# Exercise description:
The data must be returned in full and exactly as given.

# Dataset excerpt:
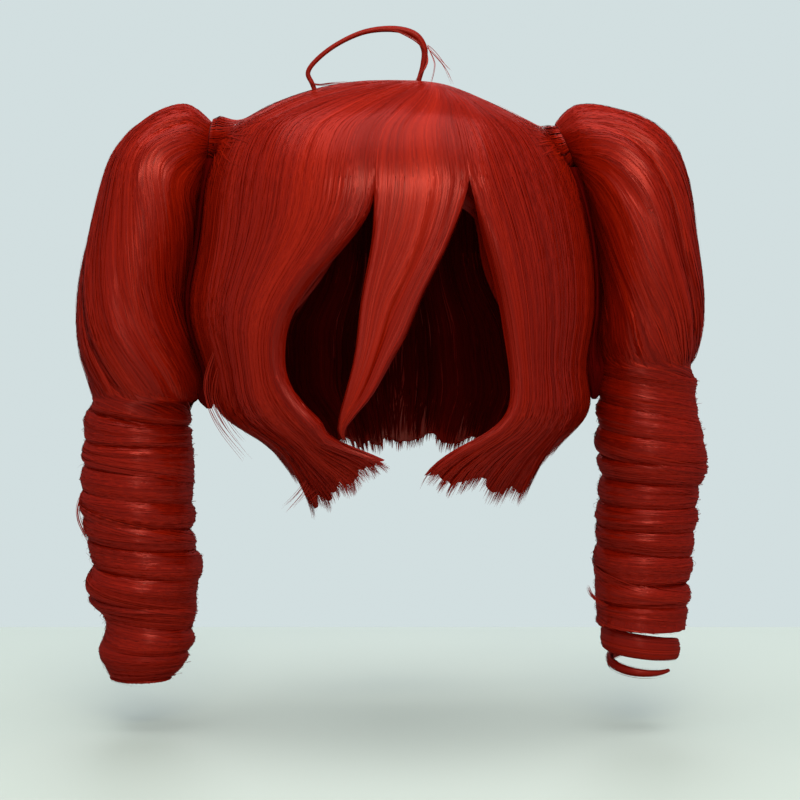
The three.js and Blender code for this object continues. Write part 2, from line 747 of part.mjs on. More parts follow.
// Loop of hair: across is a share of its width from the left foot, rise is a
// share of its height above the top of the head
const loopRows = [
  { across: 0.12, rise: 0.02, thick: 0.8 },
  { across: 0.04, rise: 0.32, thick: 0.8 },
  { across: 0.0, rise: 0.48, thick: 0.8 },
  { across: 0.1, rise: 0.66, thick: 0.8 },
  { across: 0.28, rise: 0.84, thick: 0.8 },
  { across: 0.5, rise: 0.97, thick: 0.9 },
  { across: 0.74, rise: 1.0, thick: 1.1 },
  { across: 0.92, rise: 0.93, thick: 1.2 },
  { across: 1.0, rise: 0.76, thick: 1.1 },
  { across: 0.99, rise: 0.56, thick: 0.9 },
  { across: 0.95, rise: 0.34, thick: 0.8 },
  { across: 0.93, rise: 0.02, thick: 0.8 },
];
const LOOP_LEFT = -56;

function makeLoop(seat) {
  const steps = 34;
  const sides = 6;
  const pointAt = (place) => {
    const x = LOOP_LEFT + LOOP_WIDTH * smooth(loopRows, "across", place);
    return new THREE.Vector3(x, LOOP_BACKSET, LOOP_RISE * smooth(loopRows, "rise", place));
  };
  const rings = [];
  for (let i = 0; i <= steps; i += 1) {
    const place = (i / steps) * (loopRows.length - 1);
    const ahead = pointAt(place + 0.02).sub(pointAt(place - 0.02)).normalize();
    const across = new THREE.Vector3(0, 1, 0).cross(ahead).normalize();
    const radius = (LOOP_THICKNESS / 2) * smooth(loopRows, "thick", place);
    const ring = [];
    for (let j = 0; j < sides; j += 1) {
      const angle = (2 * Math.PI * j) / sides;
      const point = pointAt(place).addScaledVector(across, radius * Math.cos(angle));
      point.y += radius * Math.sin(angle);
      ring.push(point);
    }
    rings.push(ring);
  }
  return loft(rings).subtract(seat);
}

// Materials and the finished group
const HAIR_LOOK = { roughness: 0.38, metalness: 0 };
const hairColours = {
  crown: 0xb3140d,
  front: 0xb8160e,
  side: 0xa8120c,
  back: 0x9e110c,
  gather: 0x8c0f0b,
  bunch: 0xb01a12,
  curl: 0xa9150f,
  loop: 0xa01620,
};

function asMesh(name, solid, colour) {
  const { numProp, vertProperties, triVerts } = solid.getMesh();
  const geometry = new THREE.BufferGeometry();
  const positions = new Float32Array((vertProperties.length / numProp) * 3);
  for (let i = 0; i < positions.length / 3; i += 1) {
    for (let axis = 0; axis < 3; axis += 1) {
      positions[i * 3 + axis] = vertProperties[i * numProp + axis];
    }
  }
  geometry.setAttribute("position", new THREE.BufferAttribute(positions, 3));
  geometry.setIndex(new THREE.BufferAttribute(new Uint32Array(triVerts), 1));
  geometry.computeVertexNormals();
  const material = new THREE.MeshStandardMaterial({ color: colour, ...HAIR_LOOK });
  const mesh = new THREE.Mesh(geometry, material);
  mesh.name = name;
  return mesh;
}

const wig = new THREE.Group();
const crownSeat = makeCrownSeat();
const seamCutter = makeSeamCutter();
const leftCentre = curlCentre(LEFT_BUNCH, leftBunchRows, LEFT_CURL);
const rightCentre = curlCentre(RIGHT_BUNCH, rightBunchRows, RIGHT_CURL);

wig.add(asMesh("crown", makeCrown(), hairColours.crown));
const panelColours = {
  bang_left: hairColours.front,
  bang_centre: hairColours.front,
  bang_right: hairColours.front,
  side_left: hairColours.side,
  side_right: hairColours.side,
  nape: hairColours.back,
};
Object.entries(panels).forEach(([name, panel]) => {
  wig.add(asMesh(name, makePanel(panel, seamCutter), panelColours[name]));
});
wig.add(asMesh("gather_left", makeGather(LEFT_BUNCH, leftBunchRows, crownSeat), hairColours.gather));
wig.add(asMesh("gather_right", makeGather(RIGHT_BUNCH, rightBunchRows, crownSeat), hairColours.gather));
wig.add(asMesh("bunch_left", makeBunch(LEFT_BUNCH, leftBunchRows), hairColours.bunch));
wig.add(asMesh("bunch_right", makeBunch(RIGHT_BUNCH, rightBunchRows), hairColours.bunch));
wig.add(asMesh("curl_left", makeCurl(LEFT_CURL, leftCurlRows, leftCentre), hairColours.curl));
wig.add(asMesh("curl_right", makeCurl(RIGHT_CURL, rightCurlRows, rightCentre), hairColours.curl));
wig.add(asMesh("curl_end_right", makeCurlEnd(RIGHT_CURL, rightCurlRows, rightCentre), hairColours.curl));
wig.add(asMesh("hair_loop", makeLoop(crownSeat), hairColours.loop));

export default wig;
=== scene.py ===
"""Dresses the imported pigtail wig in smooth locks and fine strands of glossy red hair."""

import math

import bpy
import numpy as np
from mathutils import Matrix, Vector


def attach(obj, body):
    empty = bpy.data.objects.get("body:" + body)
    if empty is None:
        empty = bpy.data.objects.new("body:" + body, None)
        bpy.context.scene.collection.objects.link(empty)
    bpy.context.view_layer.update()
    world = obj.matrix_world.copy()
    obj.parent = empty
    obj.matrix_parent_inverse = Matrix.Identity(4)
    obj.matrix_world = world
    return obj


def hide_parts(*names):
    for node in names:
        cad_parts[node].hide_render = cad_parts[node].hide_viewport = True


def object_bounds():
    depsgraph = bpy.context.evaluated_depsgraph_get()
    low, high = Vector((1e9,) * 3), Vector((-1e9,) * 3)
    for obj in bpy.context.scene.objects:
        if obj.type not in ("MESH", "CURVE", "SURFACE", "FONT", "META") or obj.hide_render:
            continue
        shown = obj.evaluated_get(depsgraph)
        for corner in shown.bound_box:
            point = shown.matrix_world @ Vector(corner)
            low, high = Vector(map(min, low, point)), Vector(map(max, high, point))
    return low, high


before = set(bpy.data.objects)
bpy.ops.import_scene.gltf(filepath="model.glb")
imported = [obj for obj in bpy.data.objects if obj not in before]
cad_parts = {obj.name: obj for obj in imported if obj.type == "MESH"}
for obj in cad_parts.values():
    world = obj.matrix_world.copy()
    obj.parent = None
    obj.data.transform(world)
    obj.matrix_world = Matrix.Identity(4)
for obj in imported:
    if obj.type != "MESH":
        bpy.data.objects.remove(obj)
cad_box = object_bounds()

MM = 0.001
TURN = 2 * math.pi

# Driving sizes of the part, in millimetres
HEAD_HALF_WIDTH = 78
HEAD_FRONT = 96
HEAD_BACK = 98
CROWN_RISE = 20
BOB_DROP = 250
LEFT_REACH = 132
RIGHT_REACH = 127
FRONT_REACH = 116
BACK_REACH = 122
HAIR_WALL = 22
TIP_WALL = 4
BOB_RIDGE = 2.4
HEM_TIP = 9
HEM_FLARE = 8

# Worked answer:
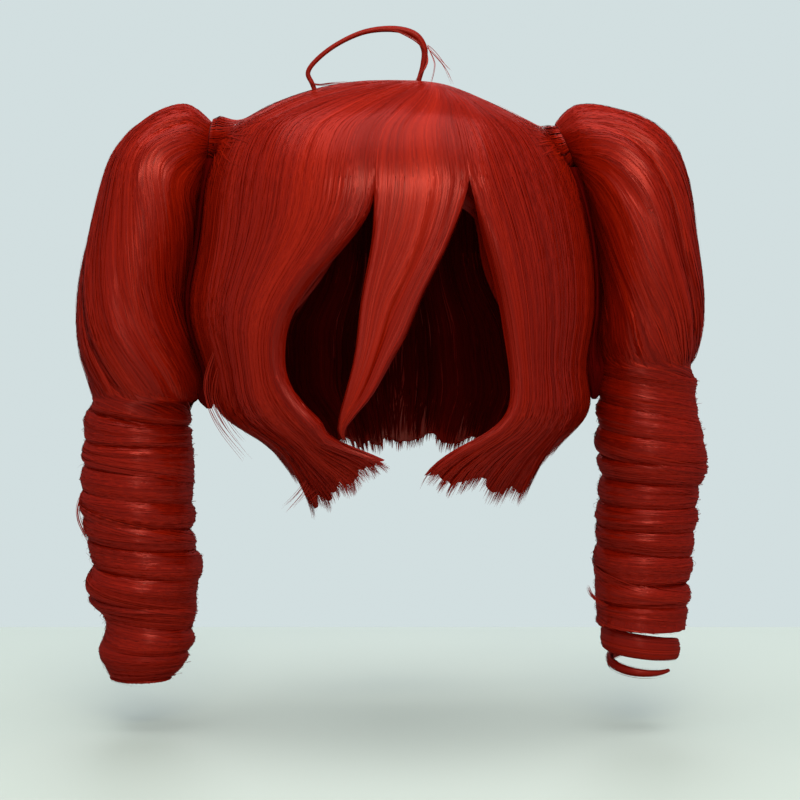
The three.js and Blender code for this object continues. Write part 2, from line 747 of part.mjs on. More parts follow.
// Loop of hair: across is a share of its width from the left foot, rise is a
// share of its height above the top of the head
const loopRows = [
  { across: 0.12, rise: 0.02, thick: 0.8 },
  { across: 0.04, rise: 0.32, thick: 0.8 },
  { across: 0.0, rise: 0.48, thick: 0.8 },
  { across: 0.1, rise: 0.66, thick: 0.8 },
  { across: 0.28, rise: 0.84, thick: 0.8 },
  { across: 0.5, rise: 0.97, thick: 0.9 },
  { across: 0.74, rise: 1.0, thick: 1.1 },
  { across: 0.92, rise: 0.93, thick: 1.2 },
  { across: 1.0, rise: 0.76, thick: 1.1 },
  { across: 0.99, rise: 0.56, thick: 0.9 },
  { across: 0.95, rise: 0.34, thick: 0.8 },
  { across: 0.93, rise: 0.02, thick: 0.8 },
];
const LOOP_LEFT = -56;

function makeLoop(seat) {
  const steps = 34;
  const sides = 6;
  const pointAt = (place) => {
    const x = LOOP_LEFT + LOOP_WIDTH * smooth(loopRows, "across", place);
    return new THREE.Vector3(x, LOOP_BACKSET, LOOP_RISE * smooth(loopRows, "rise", place));
  };
  const rings = [];
  for (let i = 0; i <= steps; i += 1) {
    const place = (i / steps) * (loopRows.length - 1);
    const ahead = pointAt(place + 0.02).sub(pointAt(place - 0.02)).normalize();
    const across = new THREE.Vector3(0, 1, 0).cross(ahead).normalize();
    const radius = (LOOP_THICKNESS / 2) * smooth(loopRows, "thick", place);
    const ring = [];
    for (let j = 0; j < sides; j += 1) {
      const angle = (2 * Math.PI * j) / sides;
      const point = pointAt(place).addScaledVector(across, radius * Math.cos(angle));
      point.y += radius * Math.sin(angle);
      ring.push(point);
    }
    rings.push(ring);
  }
  return loft(rings).subtract(seat);
}

// Materials and the finished group
const HAIR_LOOK = { roughness: 0.38, metalness: 0 };
const hairColours = {
  crown: 0xb3140d,
  front: 0xb8160e,
  side: 0xa8120c,
  back: 0x9e110c,
  gather: 0x8c0f0b,
  bunch: 0xb01a12,
  curl: 0xa9150f,
  loop: 0xa01620,
};

function asMesh(name, solid, colour) {
  const { numProp, vertProperties, triVerts } = solid.getMesh();
  const geometry = new THREE.BufferGeometry();
  const positions = new Float32Array((vertProperties.length / numProp) * 3);
  for (let i = 0; i < positions.length / 3; i += 1) {
    for (let axis = 0; axis < 3; axis += 1) {
      positions[i * 3 + axis] = vertProperties[i * numProp + axis];
    }
  }
  geometry.setAttribute("position", new THREE.BufferAttribute(positions, 3));
  geometry.setIndex(new THREE.BufferAttribute(new Uint32Array(triVerts), 1));
  geometry.computeVertexNormals();
  const material = new THREE.MeshStandardMaterial({ color: colour, ...HAIR_LOOK });
  const mesh = new THREE.Mesh(geometry, material);
  mesh.name = name;
  return mesh;
}

const wig = new THREE.Group();
const crownSeat = makeCrownSeat();
const seamCutter = makeSeamCutter();
const leftCentre = curlCentre(LEFT_BUNCH, leftBunchRows, LEFT_CURL);
const rightCentre = curlCentre(RIGHT_BUNCH, rightBunchRows, RIGHT_CURL);

wig.add(asMesh("crown", makeCrown(), hairColours.crown));
const panelColours = {
  bang_left: hairColours.front,
  bang_centre: hairColours.front,
  bang_right: hairColours.front,
  side_left: hairColours.side,
  side_right: hairColours.side,
  nape: hairColours.back,
};
Object.entries(panels).forEach(([name, panel]) => {
  wig.add(asMesh(name, makePanel(panel, seamCutter), panelColours[name]));
});
wig.add(asMesh("gather_left", makeGather(LEFT_BUNCH, leftBunchRows, crownSeat), hairColours.gather));
wig.add(asMesh("gather_right", makeGather(RIGHT_BUNCH, rightBunchRows, crownSeat), hairColours.gather));
wig.add(asMesh("bunch_left", makeBunch(LEFT_BUNCH, leftBunchRows), hairColours.bunch));
wig.add(asMesh("bunch_right", makeBunch(RIGHT_BUNCH, rightBunchRows), hairColours.bunch));
wig.add(asMesh("curl_left", makeCurl(LEFT_CURL, leftCurlRows, leftCentre), hairColours.curl));
wig.add(asMesh("curl_right", makeCurl(RIGHT_CURL, rightCurlRows, rightCentre), hairColours.curl));
wig.add(asMesh("curl_end_right", makeCurlEnd(RIGHT_CURL, rightCurlRows, rightCentre), hairColours.curl));
wig.add(asMesh("hair_loop", makeLoop(crownSeat), hairColours.loop));

export default wig;
=== scene.py ===
"""Dresses the imported pigtail wig in smooth locks and fine strands of glossy red hair."""

import math

import bpy
import numpy as np
from mathutils import Matrix, Vector


def attach(obj, body):
    empty = bpy.data.objects.get("body:" + body)
    if empty is None:
        empty = bpy.data.objects.new("body:" + body, None)
        bpy.context.scene.collection.objects.link(empty)
    bpy.context.view_layer.update()
    world = obj.matrix_world.copy()
    obj.parent = empty
    obj.matrix_parent_inverse = Matrix.Identity(4)
    obj.matrix_world = world
    return obj


def hide_parts(*names):
    for node in names:
        cad_parts[node].hide_render = cad_parts[node].hide_viewport = True


def object_bounds():
    depsgraph = bpy.context.evaluated_depsgraph_get()
    low, high = Vector((1e9,) * 3), Vector((-1e9,) * 3)
    for obj in bpy.context.scene.objects:
        if obj.type not in ("MESH", "CURVE", "SURFACE", "FONT", "META") or obj.hide_render:
            continue
        shown = obj.evaluated_get(depsgraph)
        for corner in shown.bound_box:
            point = shown.matrix_world @ Vector(corner)
            low, high = Vector(map(min, low, point)), Vector(map(max, high, point))
    return low, high


before = set(bpy.data.objects)
bpy.ops.import_scene.gltf(filepath="model.glb")
imported = [obj for obj in bpy.data.objects if obj not in before]
cad_parts = {obj.name: obj for obj in imported if obj.type == "MESH"}
for obj in cad_parts.values():
    world = obj.matrix_world.copy()
    obj.parent = None
    obj.data.transform(world)
    obj.matrix_world = Matrix.Identity(4)
for obj in imported:
    if obj.type != "MESH":
        bpy.data.objects.remove(obj)
cad_box = object_bounds()

MM = 0.001
TURN = 2 * math.pi

# Driving sizes of the part, in millimetres
HEAD_HALF_WIDTH = 78
HEAD_FRONT = 96
HEAD_BACK = 98
CROWN_RISE = 20
BOB_DROP = 250
LEFT_REACH = 132
RIGHT_REACH = 127
FRONT_REACH = 116
BACK_REACH = 122
HAIR_WALL = 22
TIP_WALL = 4
BOB_RIDGE = 2.4
HEM_TIP = 9
HEM_FLARE = 8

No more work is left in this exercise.